**EXERCISE INSTRUCTIONS**
Give back the exact lines spanning from the line with "from mathutils import" to the line with "obj.matrix_world = world", with both of those lines included and no others.
[START OF RECORD LIST]
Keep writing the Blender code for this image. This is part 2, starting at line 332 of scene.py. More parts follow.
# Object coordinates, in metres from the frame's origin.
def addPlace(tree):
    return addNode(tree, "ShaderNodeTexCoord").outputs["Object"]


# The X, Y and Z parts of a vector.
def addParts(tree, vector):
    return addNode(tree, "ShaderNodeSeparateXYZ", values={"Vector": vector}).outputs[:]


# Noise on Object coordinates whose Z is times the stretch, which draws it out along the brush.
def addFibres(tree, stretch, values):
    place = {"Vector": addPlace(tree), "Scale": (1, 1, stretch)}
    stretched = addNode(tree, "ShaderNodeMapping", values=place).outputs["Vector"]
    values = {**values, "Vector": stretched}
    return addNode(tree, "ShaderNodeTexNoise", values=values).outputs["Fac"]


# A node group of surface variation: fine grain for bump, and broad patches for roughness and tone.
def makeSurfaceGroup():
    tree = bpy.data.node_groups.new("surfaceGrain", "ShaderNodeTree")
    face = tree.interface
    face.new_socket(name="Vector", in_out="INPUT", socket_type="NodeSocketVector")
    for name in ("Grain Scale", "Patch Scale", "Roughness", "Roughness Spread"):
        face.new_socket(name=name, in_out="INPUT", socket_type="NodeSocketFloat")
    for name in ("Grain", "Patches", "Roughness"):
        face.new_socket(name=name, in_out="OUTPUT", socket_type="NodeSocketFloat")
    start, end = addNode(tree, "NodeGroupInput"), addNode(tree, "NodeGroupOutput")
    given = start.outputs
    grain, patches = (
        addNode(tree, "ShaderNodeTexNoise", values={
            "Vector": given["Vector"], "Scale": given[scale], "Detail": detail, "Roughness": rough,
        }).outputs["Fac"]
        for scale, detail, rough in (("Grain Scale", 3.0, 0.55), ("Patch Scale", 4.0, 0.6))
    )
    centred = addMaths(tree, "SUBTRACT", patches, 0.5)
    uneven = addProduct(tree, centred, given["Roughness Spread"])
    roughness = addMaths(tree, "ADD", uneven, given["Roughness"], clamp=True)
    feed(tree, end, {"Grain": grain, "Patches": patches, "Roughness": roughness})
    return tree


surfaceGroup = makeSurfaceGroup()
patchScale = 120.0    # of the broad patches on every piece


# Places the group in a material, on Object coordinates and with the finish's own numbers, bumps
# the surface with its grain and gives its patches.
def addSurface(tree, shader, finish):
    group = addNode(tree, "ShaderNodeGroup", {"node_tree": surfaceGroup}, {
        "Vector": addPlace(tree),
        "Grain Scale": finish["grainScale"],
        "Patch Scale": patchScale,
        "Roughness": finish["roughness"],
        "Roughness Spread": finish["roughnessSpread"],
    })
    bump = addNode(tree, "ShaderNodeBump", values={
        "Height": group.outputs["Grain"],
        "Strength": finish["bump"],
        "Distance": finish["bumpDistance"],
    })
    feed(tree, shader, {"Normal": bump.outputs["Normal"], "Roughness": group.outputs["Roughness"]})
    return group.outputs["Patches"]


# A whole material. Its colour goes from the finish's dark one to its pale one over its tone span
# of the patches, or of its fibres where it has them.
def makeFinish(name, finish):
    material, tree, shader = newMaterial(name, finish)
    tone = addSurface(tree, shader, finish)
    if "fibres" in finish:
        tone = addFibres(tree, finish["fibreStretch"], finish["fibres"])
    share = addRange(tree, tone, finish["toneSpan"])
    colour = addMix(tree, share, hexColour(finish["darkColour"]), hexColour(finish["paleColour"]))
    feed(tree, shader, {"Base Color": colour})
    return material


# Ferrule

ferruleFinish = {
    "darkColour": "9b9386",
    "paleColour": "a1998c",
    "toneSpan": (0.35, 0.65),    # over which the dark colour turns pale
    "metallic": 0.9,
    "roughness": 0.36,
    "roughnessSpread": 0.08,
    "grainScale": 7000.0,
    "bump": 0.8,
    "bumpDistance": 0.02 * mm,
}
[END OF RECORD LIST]
[START OF RECORD LIST]
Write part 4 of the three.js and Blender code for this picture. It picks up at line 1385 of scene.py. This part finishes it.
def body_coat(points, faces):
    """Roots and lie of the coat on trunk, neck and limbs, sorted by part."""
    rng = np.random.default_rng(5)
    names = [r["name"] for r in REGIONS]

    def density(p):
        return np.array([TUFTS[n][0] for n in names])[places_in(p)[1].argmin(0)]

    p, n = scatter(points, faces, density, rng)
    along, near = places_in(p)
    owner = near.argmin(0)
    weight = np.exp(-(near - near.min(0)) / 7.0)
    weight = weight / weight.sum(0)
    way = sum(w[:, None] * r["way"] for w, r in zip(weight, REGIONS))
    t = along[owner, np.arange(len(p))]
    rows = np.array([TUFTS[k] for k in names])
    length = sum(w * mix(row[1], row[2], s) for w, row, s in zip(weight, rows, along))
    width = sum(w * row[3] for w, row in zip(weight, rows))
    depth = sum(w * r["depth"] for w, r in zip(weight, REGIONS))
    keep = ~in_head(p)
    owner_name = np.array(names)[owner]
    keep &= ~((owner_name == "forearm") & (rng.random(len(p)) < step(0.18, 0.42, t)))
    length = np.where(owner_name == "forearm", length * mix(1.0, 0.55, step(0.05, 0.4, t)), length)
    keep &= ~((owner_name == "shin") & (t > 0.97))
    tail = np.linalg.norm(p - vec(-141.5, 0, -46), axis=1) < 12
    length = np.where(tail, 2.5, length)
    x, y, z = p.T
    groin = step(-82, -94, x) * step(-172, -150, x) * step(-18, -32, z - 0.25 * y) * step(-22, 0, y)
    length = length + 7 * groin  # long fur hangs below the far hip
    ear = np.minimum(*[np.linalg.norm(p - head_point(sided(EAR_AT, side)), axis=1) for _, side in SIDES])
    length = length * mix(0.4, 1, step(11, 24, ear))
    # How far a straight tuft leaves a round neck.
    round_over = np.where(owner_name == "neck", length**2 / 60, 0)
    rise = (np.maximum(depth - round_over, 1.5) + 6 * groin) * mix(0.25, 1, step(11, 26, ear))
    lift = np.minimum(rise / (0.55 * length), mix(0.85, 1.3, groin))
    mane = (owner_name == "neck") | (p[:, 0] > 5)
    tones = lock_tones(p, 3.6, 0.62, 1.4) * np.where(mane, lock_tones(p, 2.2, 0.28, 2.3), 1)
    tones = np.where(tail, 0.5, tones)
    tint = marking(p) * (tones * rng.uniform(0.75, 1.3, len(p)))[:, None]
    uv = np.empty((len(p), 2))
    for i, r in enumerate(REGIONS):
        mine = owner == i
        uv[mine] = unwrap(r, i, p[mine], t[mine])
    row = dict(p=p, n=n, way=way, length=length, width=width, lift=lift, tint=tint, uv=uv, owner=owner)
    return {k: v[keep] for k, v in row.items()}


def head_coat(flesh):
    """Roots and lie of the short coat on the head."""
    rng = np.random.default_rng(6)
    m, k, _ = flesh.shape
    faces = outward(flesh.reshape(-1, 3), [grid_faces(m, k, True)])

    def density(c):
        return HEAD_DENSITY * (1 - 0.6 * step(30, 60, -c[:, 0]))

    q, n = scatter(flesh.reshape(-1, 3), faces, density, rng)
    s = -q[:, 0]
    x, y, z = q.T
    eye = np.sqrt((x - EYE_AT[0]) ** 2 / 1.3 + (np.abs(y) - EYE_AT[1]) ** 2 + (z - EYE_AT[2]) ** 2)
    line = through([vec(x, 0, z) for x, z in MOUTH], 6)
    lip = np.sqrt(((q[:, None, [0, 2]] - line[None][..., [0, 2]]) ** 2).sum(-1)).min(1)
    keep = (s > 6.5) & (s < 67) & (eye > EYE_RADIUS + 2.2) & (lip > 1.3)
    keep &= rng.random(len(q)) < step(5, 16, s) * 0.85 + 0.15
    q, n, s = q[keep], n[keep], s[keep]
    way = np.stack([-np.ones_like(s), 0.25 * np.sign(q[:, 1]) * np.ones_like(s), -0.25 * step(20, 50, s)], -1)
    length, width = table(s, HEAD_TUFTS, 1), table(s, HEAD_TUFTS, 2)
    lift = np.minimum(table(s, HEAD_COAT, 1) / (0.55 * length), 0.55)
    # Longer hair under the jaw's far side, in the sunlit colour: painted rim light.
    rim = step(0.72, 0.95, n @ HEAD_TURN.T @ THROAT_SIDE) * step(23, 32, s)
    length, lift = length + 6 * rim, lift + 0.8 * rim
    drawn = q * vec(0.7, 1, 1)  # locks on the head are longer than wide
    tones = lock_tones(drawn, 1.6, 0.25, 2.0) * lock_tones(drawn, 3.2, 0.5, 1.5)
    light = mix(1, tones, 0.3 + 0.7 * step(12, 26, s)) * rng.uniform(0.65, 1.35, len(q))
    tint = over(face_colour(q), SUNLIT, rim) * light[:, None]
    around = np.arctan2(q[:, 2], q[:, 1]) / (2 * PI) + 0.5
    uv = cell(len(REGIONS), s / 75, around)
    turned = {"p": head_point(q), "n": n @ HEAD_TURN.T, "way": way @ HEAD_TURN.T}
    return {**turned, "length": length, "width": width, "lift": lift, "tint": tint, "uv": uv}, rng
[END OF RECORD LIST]
[START OF RECORD LIST]
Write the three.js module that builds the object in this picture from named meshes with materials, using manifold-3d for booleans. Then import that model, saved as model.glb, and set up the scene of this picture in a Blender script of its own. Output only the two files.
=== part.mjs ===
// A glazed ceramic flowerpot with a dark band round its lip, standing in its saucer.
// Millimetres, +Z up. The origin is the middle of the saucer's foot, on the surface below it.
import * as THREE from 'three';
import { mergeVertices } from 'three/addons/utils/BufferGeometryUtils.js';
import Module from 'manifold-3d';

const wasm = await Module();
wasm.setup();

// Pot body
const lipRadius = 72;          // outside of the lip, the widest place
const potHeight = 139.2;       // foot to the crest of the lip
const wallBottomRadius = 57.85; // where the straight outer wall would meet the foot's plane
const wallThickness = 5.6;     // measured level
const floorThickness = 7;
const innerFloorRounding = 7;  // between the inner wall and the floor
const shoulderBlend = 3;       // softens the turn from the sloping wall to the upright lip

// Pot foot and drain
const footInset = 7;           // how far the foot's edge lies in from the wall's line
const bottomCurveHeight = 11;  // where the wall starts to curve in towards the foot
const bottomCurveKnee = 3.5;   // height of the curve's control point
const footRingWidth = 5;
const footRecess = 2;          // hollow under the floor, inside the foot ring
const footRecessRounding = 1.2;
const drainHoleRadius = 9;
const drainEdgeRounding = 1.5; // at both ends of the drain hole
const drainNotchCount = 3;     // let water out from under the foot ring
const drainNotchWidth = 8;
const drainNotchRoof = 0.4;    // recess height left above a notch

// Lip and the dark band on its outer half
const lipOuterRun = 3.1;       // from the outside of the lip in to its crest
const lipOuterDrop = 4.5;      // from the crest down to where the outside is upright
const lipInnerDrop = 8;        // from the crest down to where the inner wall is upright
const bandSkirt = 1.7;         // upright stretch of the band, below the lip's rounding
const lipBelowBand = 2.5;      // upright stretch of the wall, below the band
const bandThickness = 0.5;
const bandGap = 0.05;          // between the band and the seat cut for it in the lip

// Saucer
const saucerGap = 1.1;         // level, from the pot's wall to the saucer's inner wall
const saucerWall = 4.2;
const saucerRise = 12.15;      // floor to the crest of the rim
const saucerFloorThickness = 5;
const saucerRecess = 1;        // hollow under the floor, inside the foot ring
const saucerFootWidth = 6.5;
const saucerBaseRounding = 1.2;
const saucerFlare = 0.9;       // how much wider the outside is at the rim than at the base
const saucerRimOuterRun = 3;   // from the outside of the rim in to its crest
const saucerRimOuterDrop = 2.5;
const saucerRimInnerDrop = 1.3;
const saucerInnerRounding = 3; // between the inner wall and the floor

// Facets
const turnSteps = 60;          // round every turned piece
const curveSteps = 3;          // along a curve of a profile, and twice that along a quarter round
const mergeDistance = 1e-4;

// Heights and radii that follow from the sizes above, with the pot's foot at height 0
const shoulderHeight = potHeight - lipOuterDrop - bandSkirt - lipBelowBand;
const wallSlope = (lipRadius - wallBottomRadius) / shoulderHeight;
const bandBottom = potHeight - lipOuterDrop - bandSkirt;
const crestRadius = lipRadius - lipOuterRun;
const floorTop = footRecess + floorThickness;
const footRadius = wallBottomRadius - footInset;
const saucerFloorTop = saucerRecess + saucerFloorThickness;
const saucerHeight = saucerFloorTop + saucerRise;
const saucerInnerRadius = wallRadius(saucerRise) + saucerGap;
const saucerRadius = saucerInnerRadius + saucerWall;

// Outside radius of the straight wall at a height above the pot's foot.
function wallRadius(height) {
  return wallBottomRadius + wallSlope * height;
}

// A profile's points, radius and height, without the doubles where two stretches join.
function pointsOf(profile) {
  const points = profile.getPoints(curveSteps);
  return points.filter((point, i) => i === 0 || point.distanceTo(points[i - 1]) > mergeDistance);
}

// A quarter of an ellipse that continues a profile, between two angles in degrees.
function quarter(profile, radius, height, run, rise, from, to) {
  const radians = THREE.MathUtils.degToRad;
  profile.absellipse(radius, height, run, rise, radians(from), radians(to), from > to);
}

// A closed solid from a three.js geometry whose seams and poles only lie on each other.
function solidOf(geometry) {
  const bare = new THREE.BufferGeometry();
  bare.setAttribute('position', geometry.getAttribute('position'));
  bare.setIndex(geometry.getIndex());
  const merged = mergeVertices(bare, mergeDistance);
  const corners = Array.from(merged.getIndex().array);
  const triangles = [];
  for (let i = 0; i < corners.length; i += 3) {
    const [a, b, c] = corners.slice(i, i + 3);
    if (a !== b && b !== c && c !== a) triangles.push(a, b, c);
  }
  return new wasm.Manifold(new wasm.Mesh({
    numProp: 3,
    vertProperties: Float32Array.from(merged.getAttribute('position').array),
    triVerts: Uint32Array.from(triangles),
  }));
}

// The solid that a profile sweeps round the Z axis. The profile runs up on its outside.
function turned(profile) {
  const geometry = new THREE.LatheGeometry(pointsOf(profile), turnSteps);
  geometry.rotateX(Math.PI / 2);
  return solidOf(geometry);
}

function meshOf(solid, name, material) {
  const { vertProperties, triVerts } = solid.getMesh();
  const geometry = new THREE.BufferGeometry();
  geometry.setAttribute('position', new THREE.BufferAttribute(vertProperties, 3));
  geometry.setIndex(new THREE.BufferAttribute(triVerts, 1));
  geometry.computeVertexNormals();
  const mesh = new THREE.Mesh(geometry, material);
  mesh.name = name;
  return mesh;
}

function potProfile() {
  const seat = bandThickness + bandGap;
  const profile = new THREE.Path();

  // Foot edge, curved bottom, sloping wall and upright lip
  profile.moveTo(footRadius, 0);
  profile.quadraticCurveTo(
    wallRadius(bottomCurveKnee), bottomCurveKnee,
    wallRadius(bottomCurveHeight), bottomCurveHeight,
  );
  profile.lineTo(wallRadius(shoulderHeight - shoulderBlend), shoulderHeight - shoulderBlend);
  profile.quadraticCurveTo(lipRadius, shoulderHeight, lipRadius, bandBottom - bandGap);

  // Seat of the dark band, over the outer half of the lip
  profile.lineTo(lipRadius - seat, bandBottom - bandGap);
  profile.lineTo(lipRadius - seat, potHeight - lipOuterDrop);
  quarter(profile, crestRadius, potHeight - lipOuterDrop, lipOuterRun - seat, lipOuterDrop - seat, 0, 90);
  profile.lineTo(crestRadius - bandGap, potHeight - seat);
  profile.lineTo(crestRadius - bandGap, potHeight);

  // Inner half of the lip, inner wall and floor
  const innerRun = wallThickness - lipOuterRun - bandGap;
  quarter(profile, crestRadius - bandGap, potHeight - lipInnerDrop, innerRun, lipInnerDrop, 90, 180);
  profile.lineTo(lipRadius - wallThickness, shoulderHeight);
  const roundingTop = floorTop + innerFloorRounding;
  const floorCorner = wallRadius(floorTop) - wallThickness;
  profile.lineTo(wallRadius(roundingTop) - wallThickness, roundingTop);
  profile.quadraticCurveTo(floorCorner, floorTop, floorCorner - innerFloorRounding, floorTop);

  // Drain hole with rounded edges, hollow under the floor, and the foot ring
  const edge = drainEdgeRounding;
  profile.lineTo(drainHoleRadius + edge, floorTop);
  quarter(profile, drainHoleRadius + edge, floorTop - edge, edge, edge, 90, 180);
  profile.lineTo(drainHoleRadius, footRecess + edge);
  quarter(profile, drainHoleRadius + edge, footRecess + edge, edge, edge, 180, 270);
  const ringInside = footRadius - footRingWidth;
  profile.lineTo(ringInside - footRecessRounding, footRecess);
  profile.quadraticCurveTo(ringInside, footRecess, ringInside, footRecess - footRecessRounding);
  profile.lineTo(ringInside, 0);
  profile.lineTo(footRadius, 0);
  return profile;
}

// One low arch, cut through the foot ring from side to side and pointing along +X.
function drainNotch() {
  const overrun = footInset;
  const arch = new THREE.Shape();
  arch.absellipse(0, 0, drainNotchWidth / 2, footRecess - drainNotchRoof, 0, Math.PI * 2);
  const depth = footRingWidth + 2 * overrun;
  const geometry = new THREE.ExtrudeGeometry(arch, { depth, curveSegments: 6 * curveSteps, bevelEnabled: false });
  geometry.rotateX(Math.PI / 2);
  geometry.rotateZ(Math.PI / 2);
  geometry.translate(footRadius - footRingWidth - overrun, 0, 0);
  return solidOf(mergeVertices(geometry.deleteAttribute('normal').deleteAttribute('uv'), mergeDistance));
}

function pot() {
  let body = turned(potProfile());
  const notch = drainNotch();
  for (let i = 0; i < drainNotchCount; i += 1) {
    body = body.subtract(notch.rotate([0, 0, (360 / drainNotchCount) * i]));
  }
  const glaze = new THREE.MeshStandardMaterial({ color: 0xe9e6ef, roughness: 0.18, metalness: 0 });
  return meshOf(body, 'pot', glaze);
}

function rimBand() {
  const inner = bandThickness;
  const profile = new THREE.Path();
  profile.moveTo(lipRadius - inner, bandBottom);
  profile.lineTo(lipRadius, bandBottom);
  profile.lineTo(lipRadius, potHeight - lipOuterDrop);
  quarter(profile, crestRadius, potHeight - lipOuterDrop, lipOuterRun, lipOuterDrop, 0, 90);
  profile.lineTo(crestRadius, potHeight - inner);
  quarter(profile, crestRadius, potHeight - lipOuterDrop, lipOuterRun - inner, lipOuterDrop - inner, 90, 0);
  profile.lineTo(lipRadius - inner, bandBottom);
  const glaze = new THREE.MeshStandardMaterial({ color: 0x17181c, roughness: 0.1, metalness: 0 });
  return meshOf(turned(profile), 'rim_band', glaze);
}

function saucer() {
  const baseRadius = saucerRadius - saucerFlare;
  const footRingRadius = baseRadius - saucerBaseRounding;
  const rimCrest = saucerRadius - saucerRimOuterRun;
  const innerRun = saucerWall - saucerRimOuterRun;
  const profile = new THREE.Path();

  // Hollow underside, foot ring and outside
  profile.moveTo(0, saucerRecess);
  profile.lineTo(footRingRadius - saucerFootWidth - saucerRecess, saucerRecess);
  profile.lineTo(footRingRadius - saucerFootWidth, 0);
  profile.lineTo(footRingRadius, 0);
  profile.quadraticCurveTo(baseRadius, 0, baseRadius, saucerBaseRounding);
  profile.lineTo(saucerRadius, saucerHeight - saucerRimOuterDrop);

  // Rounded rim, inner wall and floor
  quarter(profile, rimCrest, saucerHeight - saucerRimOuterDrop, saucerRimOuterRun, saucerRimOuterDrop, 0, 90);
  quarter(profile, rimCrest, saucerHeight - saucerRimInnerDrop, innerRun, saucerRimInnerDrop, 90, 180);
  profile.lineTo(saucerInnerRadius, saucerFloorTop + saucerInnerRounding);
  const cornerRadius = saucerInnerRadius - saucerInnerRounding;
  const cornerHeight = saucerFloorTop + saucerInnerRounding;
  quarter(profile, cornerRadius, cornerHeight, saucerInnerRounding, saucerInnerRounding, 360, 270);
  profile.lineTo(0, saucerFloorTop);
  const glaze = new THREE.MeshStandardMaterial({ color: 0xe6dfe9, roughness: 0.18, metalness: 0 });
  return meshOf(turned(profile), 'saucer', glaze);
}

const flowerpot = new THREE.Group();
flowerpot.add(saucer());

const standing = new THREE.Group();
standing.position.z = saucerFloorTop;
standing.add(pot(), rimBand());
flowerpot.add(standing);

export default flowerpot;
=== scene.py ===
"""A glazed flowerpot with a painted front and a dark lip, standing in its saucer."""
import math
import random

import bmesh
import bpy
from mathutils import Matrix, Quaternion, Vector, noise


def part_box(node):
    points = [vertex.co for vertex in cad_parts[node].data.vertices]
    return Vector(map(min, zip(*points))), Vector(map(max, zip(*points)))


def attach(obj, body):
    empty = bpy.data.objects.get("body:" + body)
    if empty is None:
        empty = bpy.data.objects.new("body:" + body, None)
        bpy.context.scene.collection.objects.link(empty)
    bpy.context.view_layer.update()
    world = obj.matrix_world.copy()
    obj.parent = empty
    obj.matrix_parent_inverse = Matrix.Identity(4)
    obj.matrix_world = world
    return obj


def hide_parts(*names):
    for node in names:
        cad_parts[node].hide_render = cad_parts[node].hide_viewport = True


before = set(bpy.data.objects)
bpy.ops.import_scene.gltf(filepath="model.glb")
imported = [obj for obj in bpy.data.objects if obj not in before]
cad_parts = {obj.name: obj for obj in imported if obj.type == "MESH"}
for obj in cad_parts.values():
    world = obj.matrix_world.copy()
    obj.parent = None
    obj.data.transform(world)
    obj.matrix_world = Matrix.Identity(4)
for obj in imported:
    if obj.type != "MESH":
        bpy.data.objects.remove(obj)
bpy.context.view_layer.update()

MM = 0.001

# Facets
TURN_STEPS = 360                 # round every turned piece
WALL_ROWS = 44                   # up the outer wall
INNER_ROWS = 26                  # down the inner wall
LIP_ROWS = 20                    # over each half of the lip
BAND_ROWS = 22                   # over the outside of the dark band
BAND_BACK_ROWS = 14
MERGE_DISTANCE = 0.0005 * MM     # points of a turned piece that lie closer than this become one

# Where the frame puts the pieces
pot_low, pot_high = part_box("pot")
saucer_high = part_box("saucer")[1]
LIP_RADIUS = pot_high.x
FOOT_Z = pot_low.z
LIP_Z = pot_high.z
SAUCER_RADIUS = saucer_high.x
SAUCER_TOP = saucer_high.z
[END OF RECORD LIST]
**CORRECT RESPONSE**
from mathutils import Matrix, Quaternion, Vector, noise


def part_box(node):
    points = [vertex.co for vertex in cad_parts[node].data.vertices]
    return Vector(map(min, zip(*points))), Vector(map(max, zip(*points)))


def attach(obj, body):
    empty = bpy.data.objects.get("body:" + body)
    if empty is None:
        empty = bpy.data.objects.new("body:" + body, None)
        bpy.context.scene.collection.objects.link(empty)
    bpy.context.view_layer.update()
    world = obj.matrix_world.copy()
    obj.parent = empty
    obj.matrix_parent_inverse = Matrix.Identity(4)
    obj.matrix_world = world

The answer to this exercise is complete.